Emanuele Narducci, dopo aver dedicato a Cicerone un trentennio di studi, ha scritto un’opera (Cicerone. La parola e la politica), edita da Laterza, che va ben al di là della consueta rassegna accademica; lo studioso, infatti, non si limita a dare informazioni da manuale, in modo comunque quasi romanzesco e accessibile a tutti, ma ci racconta anche singolari aneddoti e peculiarità del celebre oratore, statista, politico e filosofo latino, tutte informazioni che difficilmente si leggono in un testo (spesso) universitario e avvicinando così sorprendentemente a noi uno scrittore vissuto più di 2000 anni fa: il quartiere di residenza prescelto, le più profonde inquietudini del personaggio, le varie teorie sulla sua morte, la gara quotidiana con il suo amico Roscio, le sue derive maschiliste e talvolta omofobe, i suoi continui cambi di bandiera, i suoi continui dolori di stomaco, ma anche informazioni sul modo (davvero singolare!) in cui si svolgevano le campagne elettorali nella Roma repubblicana, fornendoci anche un vero e proprio galateo del buon politico e del perfetto oratore; il tutto, arricchito di un’accuratissima scelta di passi tratti da opere sue o altrui.
Narducci ci regala, quindi, un Cicerone “diverso”, ma che probabilmente si sarebbe gloriato, da buon presuntuoso, se avesse saputo che qualcuno, a distanza di millenni, avrebbe scritto e parlato di lui, e avrebbe fieramente guardato l’obiettivo delle telecamere, se qualcuno l’avesse intervistato.
Cicerone, in quel discorso del 61 a.C. succitato, riuscì nel suo intento, poiché l’arte della seduzione (verbale!) certamente non gli mancava.

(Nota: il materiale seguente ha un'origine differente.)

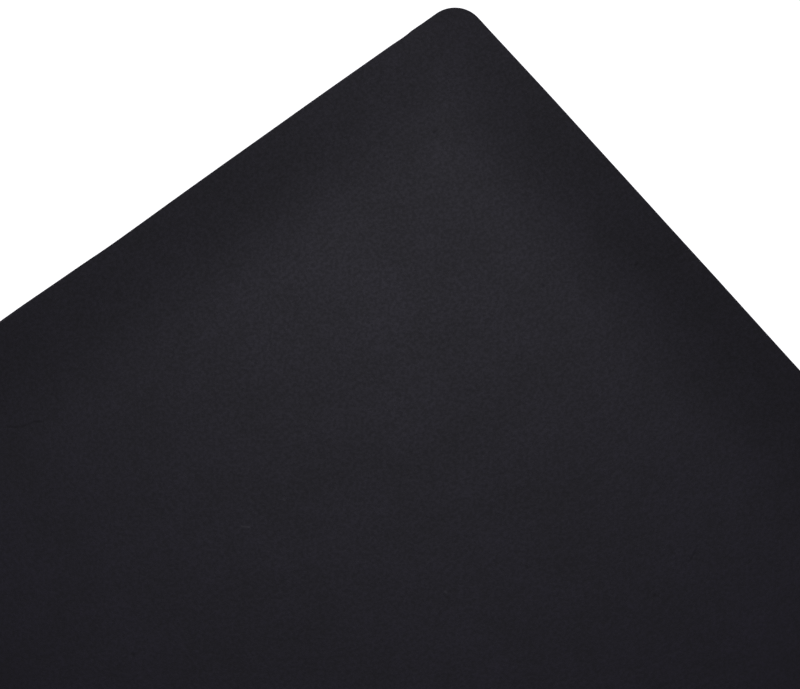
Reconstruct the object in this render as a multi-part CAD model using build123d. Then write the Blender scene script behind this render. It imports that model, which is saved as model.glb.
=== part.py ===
from build123d import *

import os

# Self-healing cutting mat: a flat rectangular sheet for leather and craft knife work, heat-fused
# from five PVC plies. The same stack is used above and below the core, so either face can be cut on.
#
# Frame: the mat lies flat. +X runs along the long side, +Y along the short side and +Z up, out of
# the work face. The origin is at the centre of the underside. All sizes are in millimetres.

# Driving dimensions
MAT_LENGTH = 450.0
MAT_WIDTH = 300.0
CORNER_RADIUS = 10.0

SKIN_THICKNESS = 0.35       # textured, harder-wearing film that the knife meets first
HEALING_THICKNESS = 0.80    # soft ply that closes up behind the blade
CORE_THICKNESS = 0.70       # rigid sheet that stops the blade and keeps the mat flat

ARRIS_RADIUS = 0.25         # rounding where each face turns into the cut edge
HEALING_SETBACK = 0.10      # the soft plies shrink back a little behind the edge after trimming


def mat_outline(setback):
    """The mat's rounded rectangle, brought in all round by one ply's setback."""
    return RectangleRounded(
        MAT_LENGTH - 2 * setback,
        MAT_WIDTH - 2 * setback,
        CORNER_RADIUS - setback,
    )


def plain_ply(base_height, thickness, setback=0.0):
    """One flat ply, square-edged, with its underside at base_height."""
    return extrude(Pos(0, 0, base_height) * mat_outline(setback), amount=thickness)


def skin_ply(base_height, outer_face):
    """A skin: a flush ply whose outer face, the highest or the lowest, has a rounded rim."""
    ply = plain_ply(base_height, SKIN_THICKNESS)
    rim = ply.faces().sort_by(Axis.Z)[outer_face].edges()
    return fillet(rim, ARRIS_RADIUS)


def build_plies():
    """All five plies from the underside up, by name."""
    lower_healing_base = SKIN_THICKNESS
    core_base = lower_healing_base + HEALING_THICKNESS
    upper_healing_base = core_base + CORE_THICKNESS
    upper_skin_base = upper_healing_base + HEALING_THICKNESS
    return {
        "bottom_wear_skin": skin_ply(0.0, outer_face=0),
        "bottom_healing_layer": plain_ply(lower_healing_base, HEALING_THICKNESS, HEALING_SETBACK),
        "rigid_core": plain_ply(core_base, CORE_THICKNESS),
        "top_healing_layer": plain_ply(upper_healing_base, HEALING_THICKNESS, HEALING_SETBACK),
        "top_wear_skin": skin_ply(upper_skin_base, outer_face=-1),
    }


os.makedirs("parts", exist_ok=True)
for name, ply in build_plies().items():
    ply.label = name
    export_step(ply, f"parts/{name}.step")
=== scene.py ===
import math
import random
from collections import defaultdict, namedtuple

import bmesh
import bpy
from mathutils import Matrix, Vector, noise


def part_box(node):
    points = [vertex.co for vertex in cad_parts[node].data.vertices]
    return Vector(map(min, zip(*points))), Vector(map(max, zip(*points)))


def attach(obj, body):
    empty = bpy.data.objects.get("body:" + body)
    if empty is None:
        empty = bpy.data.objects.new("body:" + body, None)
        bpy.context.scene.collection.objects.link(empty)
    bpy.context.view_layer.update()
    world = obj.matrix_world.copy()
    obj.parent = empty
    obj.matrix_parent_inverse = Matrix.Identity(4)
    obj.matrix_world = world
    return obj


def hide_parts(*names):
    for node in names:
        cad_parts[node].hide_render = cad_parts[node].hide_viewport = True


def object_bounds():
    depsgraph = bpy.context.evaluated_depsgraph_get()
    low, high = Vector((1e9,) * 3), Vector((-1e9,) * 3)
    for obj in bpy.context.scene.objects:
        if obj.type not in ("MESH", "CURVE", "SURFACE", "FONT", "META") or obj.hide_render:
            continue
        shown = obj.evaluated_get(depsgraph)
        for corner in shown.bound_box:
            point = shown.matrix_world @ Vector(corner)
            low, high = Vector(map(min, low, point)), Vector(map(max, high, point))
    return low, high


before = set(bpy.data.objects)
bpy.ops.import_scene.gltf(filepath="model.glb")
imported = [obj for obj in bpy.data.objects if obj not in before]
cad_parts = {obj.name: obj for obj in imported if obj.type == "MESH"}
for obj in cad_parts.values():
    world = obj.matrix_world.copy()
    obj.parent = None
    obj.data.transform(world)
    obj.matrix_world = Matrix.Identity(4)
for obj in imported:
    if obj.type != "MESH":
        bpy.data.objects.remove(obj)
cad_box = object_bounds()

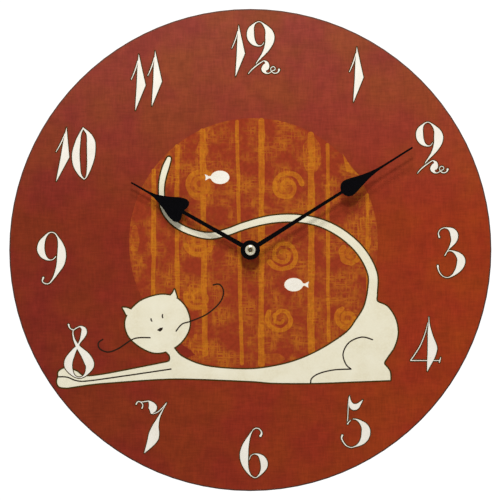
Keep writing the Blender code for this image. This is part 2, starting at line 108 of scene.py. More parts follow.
def pen(points, extra=0.0):
    """The quadrilaterals and round ends of a brush stroke through (x, z, half width)."""
    path = spline(points)
    left, right = [], []
    for number, (x, z, half) in enumerate(path):
        back = path[max(number - 1, 0)]
        ahead = path[min(number + 1, len(path) - 1)]
        run = Vector((ahead[0] - back[0], ahead[1] - back[1])).normalized()
        half = max(half, FINEST_HALF) + extra
        left.append((x - run.y * half, z + run.x * half))
        right.append((x + run.y * half, z - run.x * half))
    shapes = []
    for quad in zip(right, right[1:], left[1:], left):
        shapes.append([quad[corner] for corner in convex_hull_2d(quad)])
    for x, z, half in (path[0], path[-1]):
        half = max(half, FINEST_HALF) + extra
        shapes.append(ellipse(x, z, half, half, CAP_SIDES))
    return shapes


def line(points, half):
    """A stroke of one width."""
    return pen([(x, z, half) for x, z in points])


def border(corners, half):
    """A stroke of one width along a closed outline."""
    shapes = []
    for start, end in zip(corners, corners[1:] + corners[:1]):
        run = Vector((end[0] - start[0], end[1] - start[1]))
        if run.length > 0:
            side = Vector((-run.y, run.x)).normalized() * half
            shapes.append([
                (start[0] - side.x, start[1] - side.y), (end[0] - side.x, end[1] - side.y),
                (end[0] + side.x, end[1] + side.y), (start[0] + side.x, start[1] + side.y),
            ])
        shapes.append(ellipse(start[0], start[1], half, half, CORNER_SIDES))
    return shapes


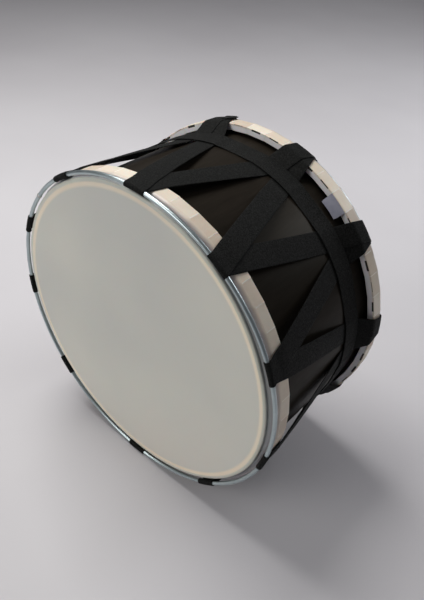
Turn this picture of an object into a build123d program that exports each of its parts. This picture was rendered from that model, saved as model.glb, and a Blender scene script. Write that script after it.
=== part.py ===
"""A laced two-headed bass drum lying on its side, in millimetres.

The drum's axis runs along Y, with the front head towards -Y. X is to the right and Z is up. The
origin lies on the floor under the middle of the drum. Angles around the drum are counted from
the top towards +X. Each end has its own depth, which is zero in the centre plane of its steel
ring and grows towards the middle of the shell, so that both ends are made by the same functions.
"""

from build123d import *
import math
import os

# Driving dimensions
ring_radii = {"front": 246.0, "rear": 234.5}     # centrelines of the steel tension rings
rod_radius = 3.0             # the round rod of both rings
ring_spacing = 267.0         # between the centre planes of the two rings
weld_radius = 3.7            # the bead of the butt weld that closes each ring
weld_angles = {"front": 308.0, "rear": 224.0}
shell_radius = 230.0         # outside of the wooden shell
shell_wall = 8.0
head_depth = -1.0            # outside of the playing face
film = 0.5                   # thickness of a head's plastic film
crest_round = 4.5            # the film's bend over the rim of the shell
collar_radii = {"front": 234.2, "rear": 230.8}   # the films' collars, wider than the shell
collar_round = 0.9           # the film's bend from the collar onto the hoop
hoop_front = 4.5             # the wrapped hoop's outward face
hoop_back = 30.8             # the wrapped hoop's face towards the middle of the shell
hoop_radius = 245.8          # outermost corners of the tabs
hoop_corner = 9.0            # rounding of the hoop's front outer corner
core_inner = 235.2
core_gap = 0.2               # between a hoop's wooden core and the film around it
core_back_round = 0.8
seam = 0.1                   # between the end of a head's film and the tabs cut from it
tab_count = 48
tab_film = 0.6
tab_gap = 0.25               # between neighbouring tabs
tuck_length = 12.0           # how far a tab's end reaches in between the shell and the core
slot_length = 18.5           # the opening in each tab's fold that its neighbour's tongue fills
slot_depth = 1.0
loose_tab = 5                # which of the rear hoop's tabs has sprung out
loose_reach = 19.0
loose_slope = 48.0           # its lean away from the hoop's inner face, in degrees
strap_width = 32.0           # black webbing, the same for the lacing and the girth strap
strap_film = 1.0
strap_slant = 15.0           # how far a run of lacing leans from the drum's axis, in degrees
slack = 0.15                 # air between pieces that lie on each other
fold_round = 1.2             # the lacing's turn from behind the ring onto the hoop
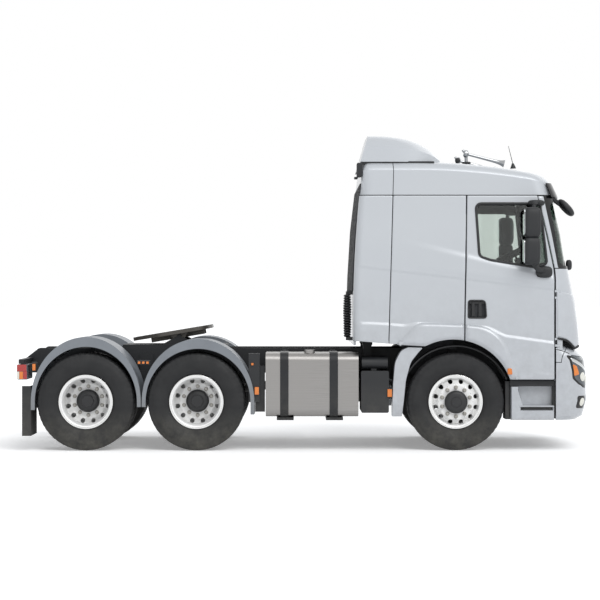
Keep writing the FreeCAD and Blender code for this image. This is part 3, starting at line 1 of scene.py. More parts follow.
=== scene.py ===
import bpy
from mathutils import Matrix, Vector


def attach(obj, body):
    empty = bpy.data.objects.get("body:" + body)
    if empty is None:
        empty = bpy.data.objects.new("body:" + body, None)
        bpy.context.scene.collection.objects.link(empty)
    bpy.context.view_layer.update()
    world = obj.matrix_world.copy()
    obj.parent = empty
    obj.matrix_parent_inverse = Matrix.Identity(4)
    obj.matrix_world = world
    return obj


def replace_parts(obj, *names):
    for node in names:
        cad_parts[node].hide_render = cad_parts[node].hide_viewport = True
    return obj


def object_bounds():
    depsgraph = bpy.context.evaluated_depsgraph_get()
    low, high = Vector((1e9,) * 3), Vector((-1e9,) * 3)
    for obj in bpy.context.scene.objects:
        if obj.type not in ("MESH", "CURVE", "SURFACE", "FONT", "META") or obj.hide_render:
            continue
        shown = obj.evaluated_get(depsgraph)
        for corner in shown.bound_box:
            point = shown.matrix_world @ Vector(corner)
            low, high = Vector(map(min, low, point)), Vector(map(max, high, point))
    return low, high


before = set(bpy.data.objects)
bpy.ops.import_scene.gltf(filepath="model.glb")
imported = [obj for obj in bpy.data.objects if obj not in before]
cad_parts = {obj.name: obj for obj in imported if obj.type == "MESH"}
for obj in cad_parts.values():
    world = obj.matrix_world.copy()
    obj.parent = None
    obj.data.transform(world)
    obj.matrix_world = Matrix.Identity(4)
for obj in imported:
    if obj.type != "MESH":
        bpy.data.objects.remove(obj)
cad_bounds = [list(corner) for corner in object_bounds()]

import math

import bpy
import numpy as np
from mathutils import Matrix, Vector
from mathutils.geometry import delaunay_2d_cdt

# Studio: a white paper floor and a white surround, one broad soft key light above and in front of
# the truck's right side and a weaker one from the tail. The camera stands 23 m off at eye height
# with a long lens, square to the truck's right side.
scene = bpy.context.scene
scene.view_settings.view_transform = "Standard"


def linear(code):
    """sRGB hex to linear light: c / 12.92 up to 0.04045, above it ((c + 0.055) / 1.055) to the power 2.4."""
    c = np.array([int(code[i:i + 2], 16) for i in (1, 3, 5)]) / 255
    light = np.where(c <= 0.04045, c / 12.92, ((c + 0.055) / 1.055) ** 2.4)
    return (*light.tolist(), 1.0)


def add_node(tree, kind, values=None, links=None):
    """Adds one shader node, sets its sockets or properties by name and links its inputs."""
    node = tree.nodes.new(kind)
    for key, value in (values or {}).items():
        if isinstance(key, int) or key in node.inputs:
            node.inputs[key].default_value = value
        else:
            setattr(node, key, value)
    for key, source in (links or {}).items():
        tree.links.new(source, node.inputs[key])
    return node


def new_material(name):
    """An empty node material and its output node."""
    material = bpy.data.materials.new(name)
    material.use_nodes = True
    tree = material.node_tree
    tree.nodes.clear()
    return material, tree, tree.nodes.new("ShaderNodeOutputMaterial")


def seen_by_eye(tree):
    """1 for camera, glossy and transmission rays, 0 for the rays that light the object."""
    path = add_node(tree, "ShaderNodeLightPath")
    camera_or_gloss = add_node(tree, "ShaderNodeMath", {"operation": "MAXIMUM"},
                               {0: path.outputs["Is Camera Ray"], 1: path.outputs["Is Glossy Ray"]})
    return add_node(tree, "ShaderNodeMath", {"operation": "MAXIMUM"},
                    {0: camera_or_gloss.outputs[0], 1: path.outputs["Is Transmission Ray"]}).outputs[0]


world = bpy.data.worlds.new("white_surround")
scene.world = world
world.use_nodes = True
world.node_tree.nodes.clear()
fill_strength = 0.62
fill = add_node(world.node_tree, "ShaderNodeBackground",
                {"Color": linear("#f3f5f8"), "Strength": fill_strength})
white = add_node(world.node_tree, "ShaderNodeBackground", {"Color": (1, 1, 1, 1), "Strength": 1.0})
surround = add_node(world.node_tree, "ShaderNodeMixShader", None,
                    {0: seen_by_eye(world.node_tree), 1: fill.outputs[0], 2: white.outputs[0]})
add_node(world.node_tree, "ShaderNodeOutputWorld", None, {"Surface": surround.outputs[0]})

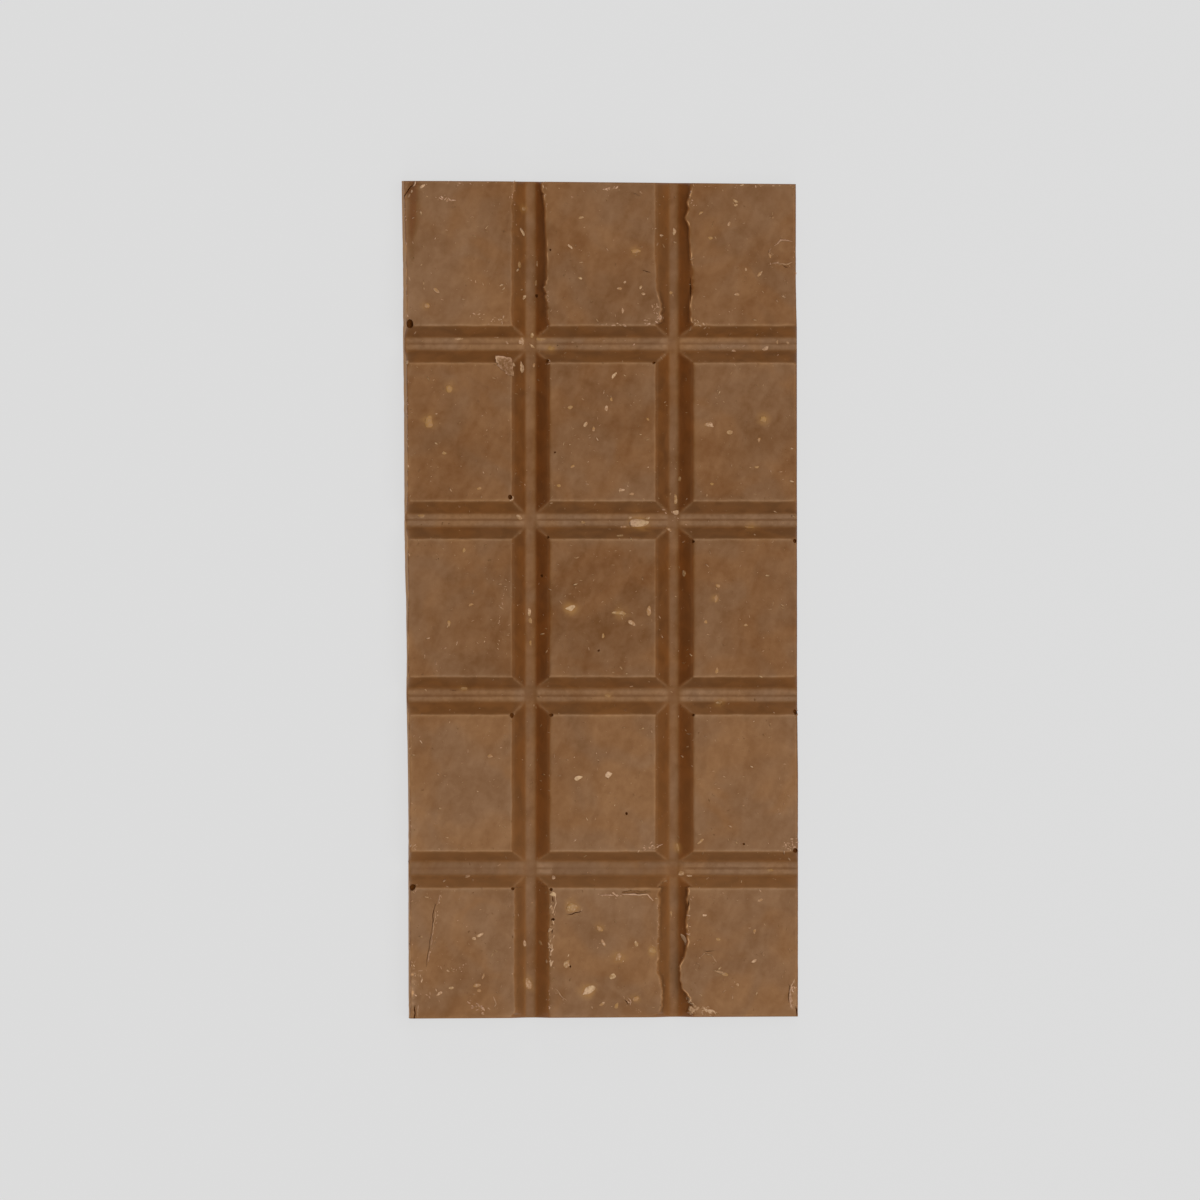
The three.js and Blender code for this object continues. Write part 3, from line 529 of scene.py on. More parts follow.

Già, perché, se non era un playboy e con le donne non ci sapeva fare, ma anzi risultava goffo e piuttosto sgraziato (aveva sposato una donna molto particolare, che probabilmente non amava), tuttavia, grazie alla sua parola, era capace di far tacere i giudici, gli imputati e tutto il popolo di Roma.
Con la sua verve, l’oratore per antonomasia rendeva il tribunale un palcoscenico, imputati, giudici e testimoni il suo pubblico, e lui era considerato una star, spesso tanto attesa che addirittura – spiega Narducci – chiunque avesse sentito la sua voce in lontananza, abbandonava la propria attività per andare ad assistere allo “spettacolo” (tra l’altro gratuitamente).
Scrive Narducci:
[...] i romani erano consapevoli delle indubbie analogie tra lo ‘spettacolo’ del processo e la rappresentazione teatrale. Ma quanto avveniva nei tribunali non aveva, come sulla scena, il carattere della finzione; dopo che era stato emesso il verdetto, il pubblico non ritrovava, come al calare di un sipario, la stessa realtà che aveva lasciato per immergersi nella rappresentazione: per moltissima gente, niente restava come prima.
Il discorso ciceroniano è un vero e proprio elettroshock di emozioni (autentiche o artificiali): che si tratti di indignazione, letizia, tristezza o collera, l’oratore mette letteralmente in scena tutto ciò che possiede e conosce, mette tutto se stesso, senza improvvisare, al fine di portare a casa l’ennesima vittoria. E una sola volta, infatti, Cicerone viene sconfitto.
Un avvocato, insomma, che tutti oggigiorno vorremmo avere: interessato sì al denaro, ma anche sinceramente impegnato in politica (connubio assai raro nel nostro Parlamento), amante della famiglia e dell’amicizia, un uomo a cui davvero nulla mancava, se non un pizzico di umiltà.
C’è da chiedersi, quindi, dopo la lettura di questa trattazione un po’ “sui generis” (come all’oratore sarebbe piaciuto definirla), chi debba insegnare e chi debba imparare.